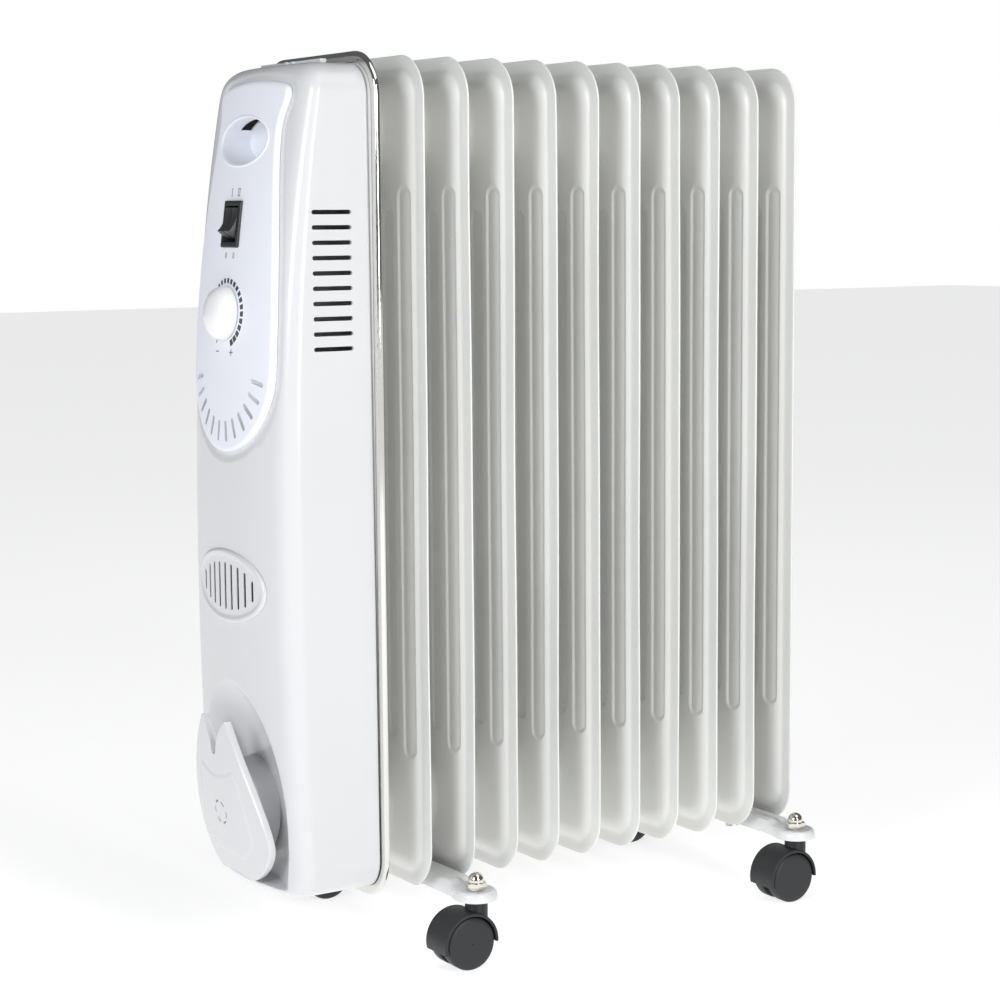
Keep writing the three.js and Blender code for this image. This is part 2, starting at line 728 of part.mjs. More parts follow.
function footBracket() {
  const wall = 2.2;
  const outer = bracketBlank(0, bracketTop - bracketLip, bracketTop);
  const inner = bracketBlank(wall, 0, bracketTop - bracketSheet);
  let body = outer.subtract(inner);
  for (const side of [-1, 1]) {
    body = body.subtract(rodZ(4.2, 0, 90, stemOffset, side * stemSide, 10));
    body = body.subtract(rodZ(wire + 0.5, 0, 90, 0, side * uBoltRadius, 10));
  }
  return body;
}

function uBolt() {
  const foot = 42;
  const path = new THREE.CurvePath();
  const low = (y) => new THREE.Vector3(0, y, foot);
  const spring = (y) => new THREE.Vector3(0, y, headerBottom);
  const top = new THREE.Vector3(0, 0, headerBottom + uBoltRadius);
  const bend = 0.5523 * uBoltRadius;
  path.add(new THREE.LineCurve3(low(-uBoltRadius), spring(-uBoltRadius)));
  path.add(new THREE.CubicBezierCurve3(spring(-uBoltRadius),
    new THREE.Vector3(0, -uBoltRadius, headerBottom + bend),
    new THREE.Vector3(0, -bend, headerBottom + uBoltRadius), top));
  path.add(new THREE.CubicBezierCurve3(top,
    new THREE.Vector3(0, bend, headerBottom + uBoltRadius),
    new THREE.Vector3(0, uBoltRadius, headerBottom + bend), spring(uBoltRadius)));
  path.add(new THREE.LineCurve3(spring(uBoltRadius), low(uBoltRadius)));
  const section = new THREE.Shape().absarc(0, 0, wire, 0, 2 * Math.PI);
  return solid(new THREE.ExtrudeGeometry(section,
    { steps: 24, extrudePath: path, curveSegments: 3 }));
}

function wingNut() {
  const top = bracketTop - bracketSheet - gap;
  const boss = rodZ(6, top - 6, top, 0, 0, 10);
  const wings = block(-1, 1, -12, 12, top - 10, top - 2);
  return boss.add(wings).subtract(rodZ(wire + gap, 0, 90, 0, 0, 8));
}

function domeNut() {
  const flats = 14;
  const corner = flats / 2 / Math.cos(Math.PI / 6);
  const base = bracketTop + gap;
  const hex = rodZ(corner, base, base + 5, 0, 0, 6);
  const dome = solid(turned([[0, 4], [6, 4], [6, 7.5], [4, 11], [0, 12.4]], 12)
    .translate(0, 0, base));
  return hex.add(dome).subtract(rodZ(4.1, 0, base + 8.5, 0, 0, 8));
}

function casterStem() {
  const plate = bracketTop - bracketSheet - gap;
  const profile = [[0, stemFoot], [4, stemFoot], [4, plate - 1.5], [7.5, plate - 1.5],
    [7.5, plate], [3.8, plate], [3.8, bracketTop + 8], [0, bracketTop + 8]];
  return solid(turned(profile, 10));
}

function casterHood() {
  const halfWidth = wheelInner + wheelWidth;
  const x = -wheelTrail;
  const shell = rodY(hoodRadius, -halfWidth, halfWidth, x, wheelRadius, 18)
    .subtract(rodY(hoodInner, -halfWidth - 1, halfWidth + 1, x, wheelRadius, 18));
  const web = rodY(hoodInner + 0.5, -wheelInner + 0.4, wheelInner - 0.4, x, wheelRadius, 18);
  const neckTop = bracketTop - bracketSheet - gap - 1.8;
  const neck = rodZ(9.5, wheelRadius, neckTop, 0, 0, 20)
    .subtract(rodY(hoodInner, -halfWidth - 1, halfWidth + 1, x, wheelRadius, 18));
  const axle = rodY(3, -halfWidth + 1.5, halfWidth - 1.5, x, wheelRadius, 12);
  const below = new THREE.Shape();
  below.moveTo(x - 40, -40);
  below.lineTo(x - 40, 9);
  below.lineTo(x + 4, 13);
  below.lineTo(x + 8, wheelRadius - 1);
  below.lineTo(x + 40, wheelRadius - 1);
  below.lineTo(x + 40, -40);
  const opening = prismY(below, -halfWidth - 1, halfWidth + 1);
  return shell.add(web).subtract(opening).add(neck).add(axle)
    .subtract(rodZ(4.3, stemFoot - gap, 90, 0, 0, 10));
}

function casterWheel() {
  const sides = 18;
  const r = wheelRadius / Math.cos(Math.PI / sides);
  const w = wheelWidth;
  const bore = 3.3;
  const profile = [[bore, 0], [r, 0], [r, w - 3], [r - 2.5, w], [bore, w - 1], [bore, 0]];
  const points = profile.map(([radius, height]) => new THREE.Vector2(radius, height));
  const geometry = new THREE.LatheGeometry(points, sides, Math.PI / sides);
  return solid(geometry);
}

function addFoot(place, x) {
  const foot = new THREE.Group();
  foot.position.x = x;
  group.add(foot);
  add(`foot_bracket_${place}`, footBracket(), boxWhite, foot);
  add(`u_bolt_${place}`, uBolt(), zinc, foot);
  for (const [name, side] of [['near', -1], ['far', 1]]) {
    const tag = `${place}_${name}`;
    add(`wing_nut_${tag}`, wingNut(), zinc, foot).position.y = side * uBoltRadius;
    const caster = new THREE.Group();
    caster.position.set(stemOffset, side * stemSide, 0);
    foot.add(caster);
    add(`dome_nut_${tag}`, domeNut(), chrome, caster);
    add(`caster_stem_${tag}`, casterStem(), zinc, caster);
    add(`caster_hood_${tag}`, casterHood(), casterPlastic, caster);
    for (const [wheelName, face] of [['outer', side], ['inner', -side]]) {
      const wheel = add(`caster_wheel_${wheelName}_${tag}`, casterWheel(), casterPlastic, caster);
      wheel.position.set(-wheelTrail, face * wheelInner, wheelRadius);
      wheel.rotation.x = face > 0 ? 0 : Math.PI;
    }
  }
}
addFoot('front', 1.5 * finPitch);
addFoot('rear', 9.5 * finPitch);

export default group;
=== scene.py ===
import math

import bmesh
import bpy
import numpy as np
from mathutils import Matrix, Vector


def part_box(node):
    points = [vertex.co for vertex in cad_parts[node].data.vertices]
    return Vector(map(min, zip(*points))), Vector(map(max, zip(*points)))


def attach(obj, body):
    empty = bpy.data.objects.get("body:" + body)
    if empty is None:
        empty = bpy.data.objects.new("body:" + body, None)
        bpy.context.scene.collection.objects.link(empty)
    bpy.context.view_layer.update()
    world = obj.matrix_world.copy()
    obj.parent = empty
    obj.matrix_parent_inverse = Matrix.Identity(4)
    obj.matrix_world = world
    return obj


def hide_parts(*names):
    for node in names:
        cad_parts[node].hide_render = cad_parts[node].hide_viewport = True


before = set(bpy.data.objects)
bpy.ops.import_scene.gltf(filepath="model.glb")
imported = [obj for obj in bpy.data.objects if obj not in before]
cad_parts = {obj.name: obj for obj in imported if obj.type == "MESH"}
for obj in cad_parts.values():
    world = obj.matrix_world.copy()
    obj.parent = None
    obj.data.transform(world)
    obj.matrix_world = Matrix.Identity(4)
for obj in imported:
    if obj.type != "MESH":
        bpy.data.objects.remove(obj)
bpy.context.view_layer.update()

scene = bpy.context.scene
MM = 0.001


# ---- the frame's dimensions, in millimetres from the first fin's plane -----------------
def raw_box(node):
    low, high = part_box(node)
    return np.array(low) / MM, np.array(high) / MM


def middle_x(node):
    low, high = raw_box(node)
    return (low[0] + high[0]) / 2


FIN_PITCH = middle_x("fin_03") - middle_x("fin_02")
FIRST_PLANE = middle_x("fin_02") - FIN_PITCH


def box_mm(node):
    low, high = raw_box(node)
    shift = np.array([FIRST_PLANE, 0, 0])
    return low - shift, high - shift


FIN_COUNT = 11
fin_low, fin_high = box_mm("fin_03")
FIN_HALF = fin_high[1]
FIN_BOTTOM = fin_low[2]
FIN_TOP = fin_high[2]
FIN_CORNER = 32
SHEET = 0.7
RIM_WIDTH = 10
SHOULDER = 15
BODY_HALF = box_mm("fin_11")[1][0] - (FIN_COUNT - 1) * FIN_PITCH
HEADER_RADIUS = 26
HEADER_TOP = FIN_TOP - 53
HEADER_BOTTOM = FIN_BOTTOM + 57

house_low, house_high = box_mm("control_housing")
BOX_BOTTOM = house_low[2]
BOX_TOP = house_high[2]
BOX_DEPTH = -house_low[0]
BOX_BACK = house_high[0]
BOX_HALF_BOTTOM = 79.5
BOX_HALF_TOP = 75
BOX_CORNER = 24
FULLEST_HEIGHT = 290
FRONT_BOW = 0.0019
FRONT_SHOULDER = 64
SIDE_DEPTH = 60
BOX_WALL = 2.5
PANEL_PROUD = 2.3
DISH_DEPTH = 1.3
DISH_MARGIN = 6.5

GRIP_HEIGHT = 610
SWITCH_HEIGHT = 550
KNOB_HEIGHT = 485.5
VENT_HEIGHT = 285
DIAL_CENTRE = 447
PANEL_RADIUS = 63
GRIP_HALF = (37, 17.5)
VENT_HALF = (54, 27.5)
VENT_SLOTS = 9
VENT_PITCH = 9.55
FAN_SLOTS = 12
FAN_SPREAD = 0.865 * math.pi
FAN_REACH = (41.5, 53.5)
SWITCH_HALF = (13, 17)
SWITCH_BODY = (11.5, 14.8)
SWITCH_WELL = (10.2, 13.4)
GLAND_X = -36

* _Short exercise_
Give again the lines from the one with "function addFoot(place, x)" to the one with "imported = [obj", both lines included, exactly and with no other line.

* _Finished answer_
function addFoot(place, x) {
  const foot = new THREE.Group();
  foot.position.x = x;
  group.add(foot);
  add(`foot_bracket_${place}`, footBracket(), boxWhite, foot);
  add(`u_bolt_${place}`, uBolt(), zinc, foot);
  for (const [name, side] of [['near', -1], ['far', 1]]) {
    const tag = `${place}_${name}`;
    add(`wing_nut_${tag}`, wingNut(), zinc, foot).position.y = side * uBoltRadius;
    const caster = new THREE.Group();
    caster.position.set(stemOffset, side * stemSide, 0);
    foot.add(caster);
    add(`dome_nut_${tag}`, domeNut(), chrome, caster);
    add(`caster_stem_${tag}`, casterStem(), zinc, caster);
    add(`caster_hood_${tag}`, casterHood(), casterPlastic, caster);
    for (const [wheelName, face] of [['outer', side], ['inner', -side]]) {
      const wheel = add(`caster_wheel_${wheelName}_${tag}`, casterWheel(), casterPlastic, caster);
      wheel.position.set(-wheelTrail, face * wheelInner, wheelRadius);
      wheel.rotation.x = face > 0 ? 0 : Math.PI;
    }
  }
}
addFoot('front', 1.5 * finPitch);
addFoot('rear', 9.5 * finPitch);

export default group;
=== scene.py ===
import math

import bmesh
import bpy
import numpy as np
from mathutils import Matrix, Vector


def part_box(node):
    points = [vertex.co for vertex in cad_parts[node].data.vertices]
    return Vector(map(min, zip(*points))), Vector(map(max, zip(*points)))


def attach(obj, body):
    empty = bpy.data.objects.get("body:" + body)
    if empty is None:
        empty = bpy.data.objects.new("body:" + body, None)
        bpy.context.scene.collection.objects.link(empty)
    bpy.context.view_layer.update()
    world = obj.matrix_world.copy()
    obj.parent = empty
    obj.matrix_parent_inverse = Matrix.Identity(4)
    obj.matrix_world = world
    return obj


def hide_parts(*names):
    for node in names:
        cad_parts[node].hide_render = cad_parts[node].hide_viewport = True


before = set(bpy.data.objects)
bpy.ops.import_scene.gltf(filepath="model.glb")
imported = [obj for obj in bpy.data.objects if obj not in before]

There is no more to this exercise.